Taryn True, 8, picks out a toy dog to take home out of a pile of stuffed animals during the Christmas party for children of the Port Angeles unit of the Boys & Girls Clubs of the Olympic Peninsula. (Keith Thorpe/Peninsula Daily News)

Taryn True, 8, picks out a toy dog to take home out of a pile of stuffed animals during the Christmas party for children of the Port Angeles unit of the Boys & Girls Clubs of the Olympic Peninsula. (Keith Thorpe/Peninsula Daily News)

Boys Girls Clubs children treated to Christmas celebration

Annual event provides a range of gifts, activities for kids

PORT ANGELES — The secret Santas were behind the wall.

Four young people who work daily with the children at the Boys & Girls Clubs Port Angeles unit were in the Vern Burton Community Center atrium as children in the main hall pushed pieces of paper with their names on them through the mock “Chimney” on the other side of the wall.

The young Santas knew each of the children well enough to know what each one would want for Christmas and chose each a special gift from tables laden with donations from the Toys for Tots program run by the U.S. Marine Corps Reserve.

Volunteer Jakobee Ellis, right, stocks a table of stuffed animals created by prisoners at the Clallam Bay Corrections Center to be given away to children as Christmas presents. (Keith Thorpe/Peninsula Daily News)

Volunteer Jakobee Ellis, right, stocks a table of stuffed animals created by prisoners at the Clallam Bay Corrections Center to be given away to children as Christmas presents. (Keith Thorpe/Peninsula Daily News)

Each gift then appeared in the Chimney.

“Oh, it’s a book!” exclaimed a child who was obviously delighted with her present, reported Norma Turner, board member of the Boys & Girls Clubs of the Olympic Peninsula and co-chair of the Port Angeles unit’s capital campaign.

Some 175 children were treated to the Christmas celebration last Thursday evening. The annual event has been organized by the Soroptimist International Jet Set members for 22 years, each time providing a range of gifts and activities for a new crop of children.

Jayden DeGoede, 8, makes her selection from a table filled with gloves and mittens during the Boys & Girls Club Christmas party at Vern Burton Community Center in Port Angeles. (Keith Thorpe/Peninsula Daily News)

Jayden DeGoede, 8, makes her selection from a table filled with gloves and mittens during the Boys & Girls Club Christmas party at Vern Burton Community Center in Port Angeles. (Keith Thorpe/Peninsula Daily News)

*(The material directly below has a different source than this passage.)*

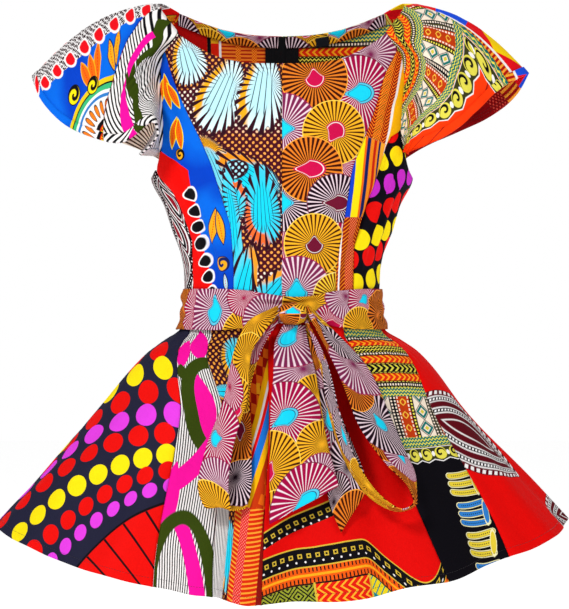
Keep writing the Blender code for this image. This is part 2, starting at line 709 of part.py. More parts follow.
def knot():
    bpy.ops.mesh.primitive_uv_sphere_add(segments=16, ring_count=10, radius=1)
    piece = bpy.context.object
    piece.name = piece.data.name = "bow_knot"
    centre = (KNOT_ACROSS, KNOT_BACK - KNOT_DEPTH / 2, KNOT_HEIGHT)
    halves = (KNOT_HALF_WIDTH, KNOT_DEPTH / 2, KNOT_HALF_HEIGHT)
    for vertex in piece.data.vertices:
        size = sum(abs(c) ** KNOT_SQUARENESS for c in vertex.co) ** (1 / KNOT_SQUARENESS)
        vertex.co = [middle + half * c / size for middle, half, c in zip(centre, halves, vertex.co)]
    piece.data.materials.append(material("bow_knot", (0.55, 0.25, 0.40)))
    piece.data.shade_smooth()
    gather(piece)


def inside_panel(rows, column, row, depth):
    """A point inside a panel's wall, at a column and a row that may lie between the panel's own, moved in by depth."""
    i, j = min(int(column), len(rows[0]) - 2), min(int(row), len(rows) - 2)
    u, v = column - i, row - j
    corners = [Vector(rows[j + b][i + a]) for b in (0, 1) for a in (0, 1)]
    upper, lower = corners[0].lerp(corners[1], u), corners[2].lerp(corners[3], u)
    place = upper.lerp(lower, v)
    across = (corners[1] - corners[0]).lerp(corners[3] - corners[2], v)
    inwards = across.cross(lower - upper).normalized()
    if inwards.dot(place) > 0:
        inwards.negate()
    return tuple(place + inwards * depth)


def zip_tape(backs):
    """The two tapes of the zip, closed, on the inside of the back seam."""
    rows = []
    for j in range(ZIP_ROWS + 1):
        row = []
        for side, edge in (("left", 1), ("right", 0), ("right", 1)):
            panel = backs[side]
            column = edge * ZIP_HALF_WIDTH / abs(panel[min(j, ZIP_WIDEST_ROW)][1][0])
            row.append(inside_panel(panel, column, max(j, ZIP_START), WALL + TRIM_CLEAR))
        rows.append(row)
    sheet("zip_tape", rows, ZIP_WALL, (0.01, 0.01, 0.01))


def neck_facings(backs):
    """Narrow facings inside the back neck, either side of the zip, and a bare label beside it."""
    for side, panel in backs.items():
        rows = []
        for share in (FACING_START, 1.0):
            row = []
            for i in range(1, CENTRE_COLUMNS + 1):
                drop = (Vector(panel[1][i]) - Vector(panel[0][i])).length
                row.append(inside_panel(panel, i, share * FACING_WIDTH / drop, WALL + TRIM_CLEAR))
            rows.append(row if side == "right" else row[::-1])
        sheet(f"neck_facing_{side}", rows, FACING_WALL, (0.75, 0.40, 0.10))
    rows = []
    for row_share in LABEL_ROWS:
        in_by = WALL + 2 * TRIM_CLEAR + FACING_WALL
        rows.append([inside_panel(backs["left"], column, row_share, in_by) for column in LABEL_COLUMNS])
    sheet("neck_label", rows, FACING_WALL, (0.01, 0.01, 0.01))


def zip_slider():
    bpy.ops.mesh.primitive_cube_add(size=2)
    piece = bpy.context.object
    piece.name = piece.data.name = "zip_slider"
    height = NECK_BACK - SLIDER_BELOW
    wall = torso_point(90, height + SLIDER_HALF_HEIGHT)[1]
    lowest_wall = torso_point(90, height - SLIDER_HALF_HEIGHT)[1]
    piece.location = (0, max(wall, lowest_wall) + GAP + SLIDER_DEPTH / 2, height)
    piece.scale = (SLIDER_HALF_WIDTH, SLIDER_DEPTH / 2, SLIDER_HALF_HEIGHT)
    bpy.ops.object.transform_apply(location=True, rotation=False, scale=True)
    bevel = piece.modifiers.new("rounded", "BEVEL")
    bevel.width = SLIDER_DEPTH / 5
    bevel.segments = 2
    piece.data.materials.append(material("zip_slider", (0.02, 0.02, 0.02), 0.35, 0.8))
    piece.data.shade_smooth()
    gather(piece)


for old in list(bpy.data.objects):
    bpy.data.objects.remove(old)
BLOUSE = bpy.data.collections.new("tie_waist_blouse")
bpy.context.scene.collection.children.link(BLOUSE)

BACKS = bodice()
peplum()
sleeves()
belt()
knot()
bow_loop("bow_loop_right", RIGHT_LOOP)
bow_loop("bow_loop_left", LEFT_LOOP)
bow_tail("bow_tail_front", TAIL_FRONT, TAIL_FRONT_OUT)
bow_tail("bow_tail_back", TAIL_BACK, TAIL_BACK_OUT)
zip_tape(BACKS)
neck_facings(BACKS)
zip_slider()
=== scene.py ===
"""The looks of a patchwork peplum blouse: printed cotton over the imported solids, sewing, light and camera.

Metres, +Z up, the front faces -Y and the wearer's left is +X. Ring angles run round the body from the
wearer's left side: 90 is the middle of the back and 270 the middle of the front. Each piece carries its
flat cut in a UV map named Cut, in metres, which its print is drawn on.
"""
import math

import bpy
import numpy as np
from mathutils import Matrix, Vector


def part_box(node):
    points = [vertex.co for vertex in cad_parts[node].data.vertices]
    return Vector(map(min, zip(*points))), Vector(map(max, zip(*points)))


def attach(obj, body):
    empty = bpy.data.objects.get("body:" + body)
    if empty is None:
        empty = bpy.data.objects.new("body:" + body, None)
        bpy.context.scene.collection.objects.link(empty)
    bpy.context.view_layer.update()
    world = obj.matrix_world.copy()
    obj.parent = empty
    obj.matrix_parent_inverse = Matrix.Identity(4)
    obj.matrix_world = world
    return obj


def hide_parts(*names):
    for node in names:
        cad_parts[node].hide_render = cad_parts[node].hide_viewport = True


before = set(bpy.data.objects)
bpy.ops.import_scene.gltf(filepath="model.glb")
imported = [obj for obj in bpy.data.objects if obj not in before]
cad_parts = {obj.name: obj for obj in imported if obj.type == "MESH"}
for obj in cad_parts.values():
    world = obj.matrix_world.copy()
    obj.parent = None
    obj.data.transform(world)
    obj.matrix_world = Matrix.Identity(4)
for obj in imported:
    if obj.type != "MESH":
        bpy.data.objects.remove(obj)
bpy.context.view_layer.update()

WALL = 0.0013
WAIST = -0.370
SHOULDER_HALF = 0.150
NECK_JOIN_FRONT = -0.036
NECK_JOIN_BACK = -0.007
BELT_TOP = -0.341
BELT_BOTTOM = -0.389


class Chart:
    """A size chart with named columns, read on a smooth curve through its rows."""

    def __init__(self, columns, *rows):
        self.columns = columns.split()
        self.rows = np.array(rows, float)

    def __call__(self, column, at):
        places, values = self.rows[:, 0], self.rows[:, self.columns.index(column)]
        steps = np.diff(places)
        rises = np.diff(values) / steps
        before = np.concatenate([rises[:1], rises])
        after = np.concatenate([rises, rises[-1:]])
        same = before * after > 0
        slopes = np.where(same, 2 * before * after / np.where(same, before + after, 1), 0)
        at = np.clip(at, places[0], places[-1])
        low = np.clip(np.searchsorted(places, at, side="right") - 1, 0, len(steps) - 1)
        f = (at - places[low]) / steps[low]
        ease = f * f * (3 - 2 * f)
        bend = steps[low] * f * (1 - f) * (slopes[low] * (1 - f) - slopes[low + 1] * f)
        return values[low] * (1 - ease) + values[low + 1] * ease + bend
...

Members of the Peninsula College Men’s Basketball Team towered over their charges as each one led a group of children to various stations, each one offering a different experience.

At the stations the children were able to adopt colorful stuffed animals made by inmates of the Clallam Bay Corrections Center, receive holiday bags of goodies, have their faces painted, participate in a cake walk and at an art table, listen to a story, eat dinner and meet Santa Claus.

They also received hoodies bought for them by Jet Set members.

Then they visited the “Chimney,” where each received, as Turner put it, “their real present.”

For the first 19 years that the Jet Set Soroptimists organized this Christmas celebration, it was conducted in the Port Angeles clubhouse, members said.

But they had to move the event because of a need for more space.

The Boys & Girls Clubs of the Olympic Peninsula is in the process of building a new, larger clubhouse, one that will accommodate the 135 already served as well as the 209 on the waiting list and more.

Children of the Port Angeles unit of the Boys & Girls Clubs of the Olympic Peninsula fill Vern Burton Community Center during their Christmas party. (Keith Thorpe/Peninsula Daily News)

Children of the Port Angeles unit of the Boys & Girls Clubs of the Olympic Peninsula fill Vern Burton Community Center during their Christmas party. (Keith Thorpe/Peninsula Daily News)

The club is used by many parents as a safe place for their children while they work. In some cases, Jet Set members said, it is the only way parents can afford to work.

The annual membership fee is $30, although none are turned away for lack of funds.

While construction is happening on Lauridsen Boulevard at Francis Street, fundraising has continued. The $6.1 million project of building a 16,500 square-foot clubhouse now lacks $900,000, Turner said last week.